We often want to create a new group by combining existing groups:
public.goods <- downtown$landuse == "Parks" |
downtown$landuse == "Parking" |
downtown$landuse == "Vacant Land"
mean( public.goods ) # proportion of downtown
## [1] 0.3367609
The is a compound logical statement because there is more than one criteria used to define the group. Compound statements require the use of the OR operator |
or the AND &
operator. They can also combine criteria from multiple variables in the model.
For example, a brown-eyed girl would be written:
Logical statements are one of the most useful tools in data, but they are a little tricky at first.
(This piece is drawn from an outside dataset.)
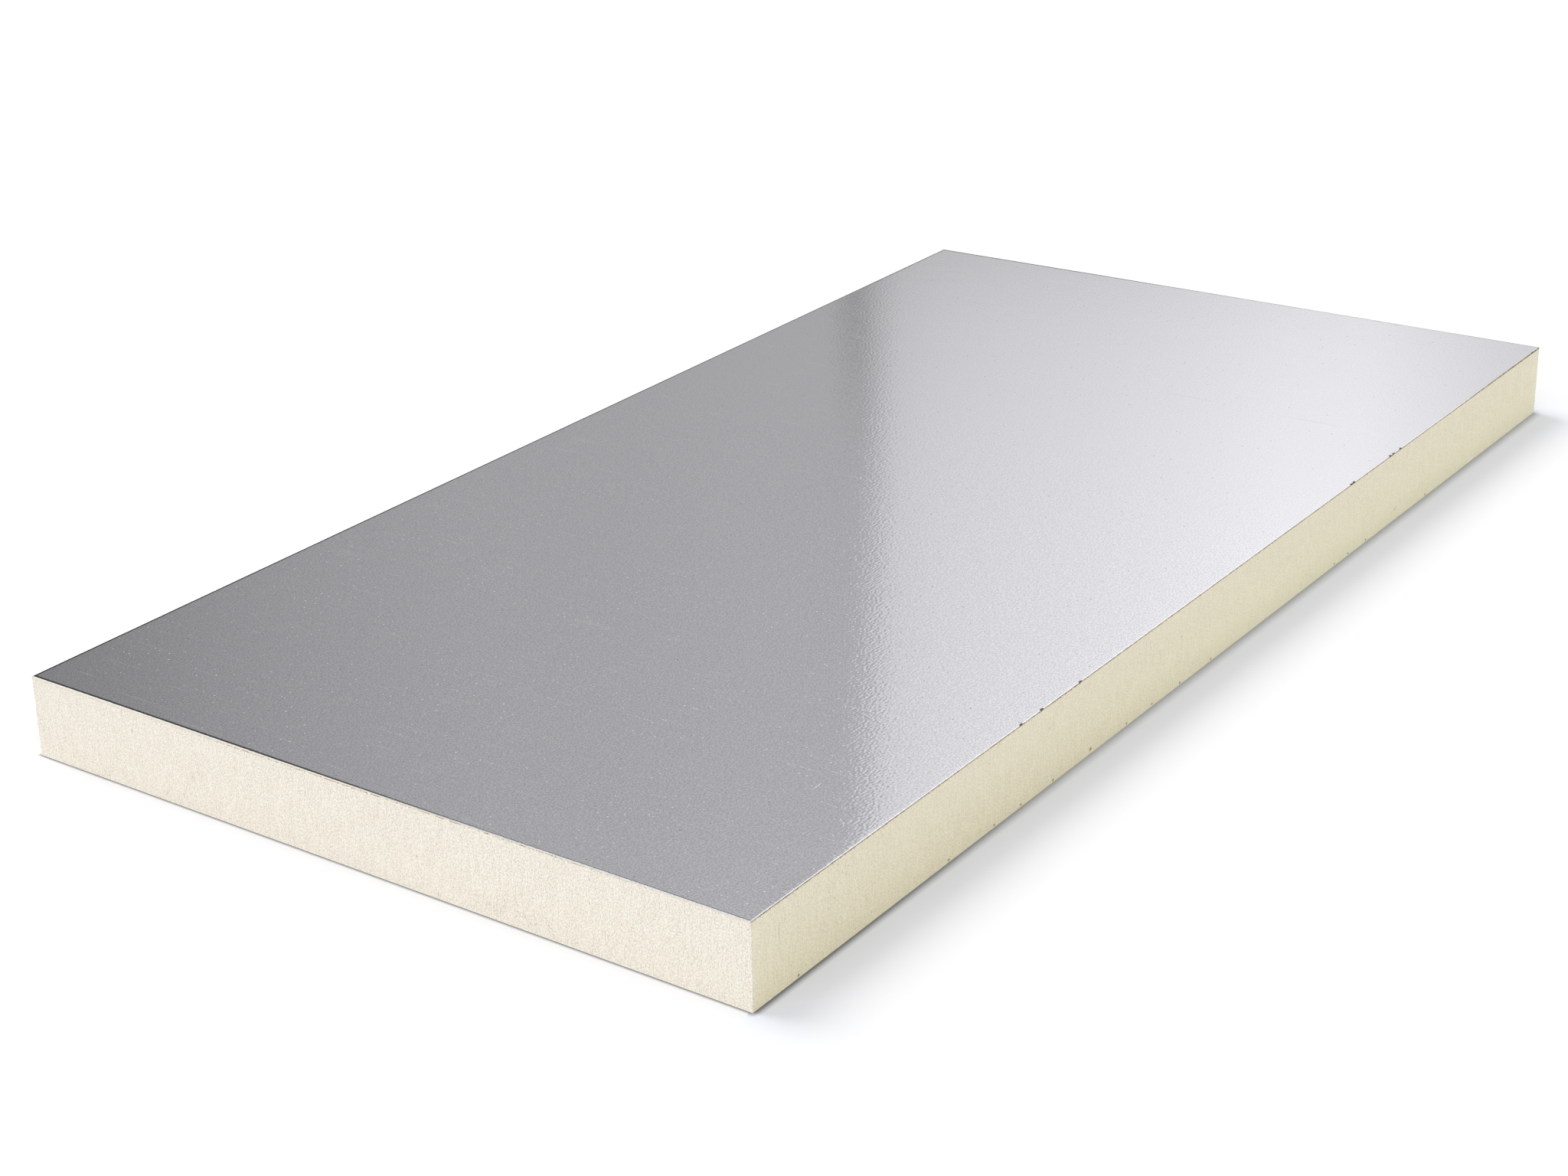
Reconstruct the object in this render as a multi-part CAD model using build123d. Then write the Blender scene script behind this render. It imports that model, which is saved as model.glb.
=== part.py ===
from build123d import *
import os

# Rigid foam insulation board, faced with foil on both broad sides, in millimetres.
# It lies flat: +X along its length, +Y across its width, +Z up through its thickness.
# The origin is the centre of the underside.

# The finished board, measured over the foil
board_length = 1200.0
board_width = 600.0
board_thickness = 60.0

# Foil and paper laminate on each broad side
facer_thickness = 0.3

# The saw rolls the upper facer down over the foam's arris: its bend outside, and how far down it reaches
rim_radius = 0.8
rim_depth = 1.5


# The whole board drawn in by an inset on every side, with its four upper arrises rounded.
# Every inset keeps the same bend centre, so the facer is equally thick all round its rim.
def board_block(inset):
    block = Pos(0, 0, board_thickness / 2) * Box(
        board_length - 2 * inset,
        board_width - 2 * inset,
        board_thickness - 2 * inset,
    )
    upper_arrises = block.edges().group_by(Axis.Z)[-1]
    return fillet(upper_arrises, rim_radius - inset)


# A shallow tray turned upside down: its rolled rim mitres at the corners and ends in a cut edge.
def top_facer():
    skin = board_block(0) - board_block(facer_thickness)
    cut_edge = Plane.XY.offset(board_thickness - rim_depth)
    return split(skin, bisect_by=cut_edge, keep=Keep.TOP)


# A plain sheet under the foam, cut off flush with its sides.
def bottom_facer():
    return Pos(0, 0, facer_thickness / 2) * Box(board_length, board_width, facer_thickness)


# The saw cuts foam and facers to one plane, so the foam fills the board between them.
# The rolled rim is pressed into it, in a shallow seat all round the upper edge.
def foam_core(upper_facer, lower_facer):
    return board_block(0) - upper_facer - lower_facer


upper = top_facer()
lower = bottom_facer()
pieces = {
    "foam_core": foam_core(upper, lower),
    "top_facer": upper,
    "bottom_facer": lower,
}

os.makedirs("parts", exist_ok=True)
for name, piece in pieces.items():
    piece.label = name
    export_step(piece, f"parts/{name}.step")
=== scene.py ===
import math

import bpy
import numpy as np
from mathutils import Matrix, Vector


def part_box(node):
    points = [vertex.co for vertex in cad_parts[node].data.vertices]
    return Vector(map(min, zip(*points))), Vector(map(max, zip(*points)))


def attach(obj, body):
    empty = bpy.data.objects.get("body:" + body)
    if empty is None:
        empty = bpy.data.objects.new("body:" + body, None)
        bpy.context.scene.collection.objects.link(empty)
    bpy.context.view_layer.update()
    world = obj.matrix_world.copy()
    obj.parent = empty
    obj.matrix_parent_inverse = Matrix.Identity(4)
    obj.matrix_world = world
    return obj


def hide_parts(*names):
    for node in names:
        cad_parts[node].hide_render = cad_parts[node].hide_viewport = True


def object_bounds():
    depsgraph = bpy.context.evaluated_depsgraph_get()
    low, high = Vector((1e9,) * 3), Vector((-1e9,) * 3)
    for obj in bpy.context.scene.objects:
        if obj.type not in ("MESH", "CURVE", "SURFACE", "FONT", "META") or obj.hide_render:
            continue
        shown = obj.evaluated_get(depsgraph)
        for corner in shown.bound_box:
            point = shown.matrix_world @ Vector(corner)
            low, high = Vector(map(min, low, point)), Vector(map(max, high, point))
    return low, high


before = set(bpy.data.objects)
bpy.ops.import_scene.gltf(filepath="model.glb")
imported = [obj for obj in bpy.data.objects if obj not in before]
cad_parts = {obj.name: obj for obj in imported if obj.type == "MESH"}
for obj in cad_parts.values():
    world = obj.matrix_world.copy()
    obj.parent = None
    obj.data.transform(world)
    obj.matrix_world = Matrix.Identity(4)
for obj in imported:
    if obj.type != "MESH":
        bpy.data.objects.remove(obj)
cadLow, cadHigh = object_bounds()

# Sizes that the frame already holds, in metres
topLow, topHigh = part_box("top_facer")
sheetLow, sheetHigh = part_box("bottom_facer")
halfLength = cadHigh.x
halfWidth = cadHigh.y
boardTop = cadHigh.z
rimBottom = topLow.z
facerThickness = sheetHigh.z - sheetLow.z
millimetre = 0.001
white = (1.0, 1.0, 1.0, 1.0)
boardSize = [round(v / millimetre) for v in (2 * halfLength, 2 * halfWidth, boardTop)]
print("frame loaded, board", boardSize, "mm")


# Small helpers that keep the node trees readable

def addNode(tree, kind, inputs=None, **settings):
    node = tree.nodes.new(kind)
    for name, value in settings.items():
        setattr(node, name, value)
    for socket, value in (inputs or {}).items():
        if isinstance(value, bpy.types.NodeSocket):
            tree.links.new(value, node.inputs[socket])
        else:
            node.inputs[socket].default_value = value
    return node


def mathOf(tree, operation, *values):
    return addNode(tree, "ShaderNodeMath", dict(enumerate(values)), operation=operation).outputs[0]


def productOf(tree, *values):
    total = values[0]
    for value in values[1:]:
        total = mathOf(tree, "MULTIPLY", total, value)
    return total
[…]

Consider the difference between the criteria FEMALE & BROWN EYES vs FEMALE | BROWN EYES.
In a world where eyes is either brown or green and gender is either male or female, these two criteria would return the following:
FEMALE & BROWN EYES
FEMALE | BROWN EYES
Note that in plain English we say “females AND people with brown eyes” when we are combining groups, using the OR operator to create a union of groups.
A good way to keep the logic straight is to add the term “ONLY” to the front of each plain English group descriptor. “ONLY females in the dataset AND ONLY people with brown eyes”.
Also pay attention to the order of operations when applying the NOT operator !
to logical statements. The operator flips each TRUE to a FALSE in a logical vector, and vice-versa each FALSE to TRUE. It creates a compliment set, which is anything not in the current group.
Consider these two cases:
! ( FEMALE & BROWN EYES )
! FEMALE & BROWN EYES
Note that the NOT operator is not equivalent to what some people might consider an OPPOSITE operation. The compliment group of brown-eyed girls is not green-eyed boys! That would be written:
! FEMALE & ! BROWN EYES
If you pay attention to the order of operations, just like mathematical operators, it will help you avoid making errors.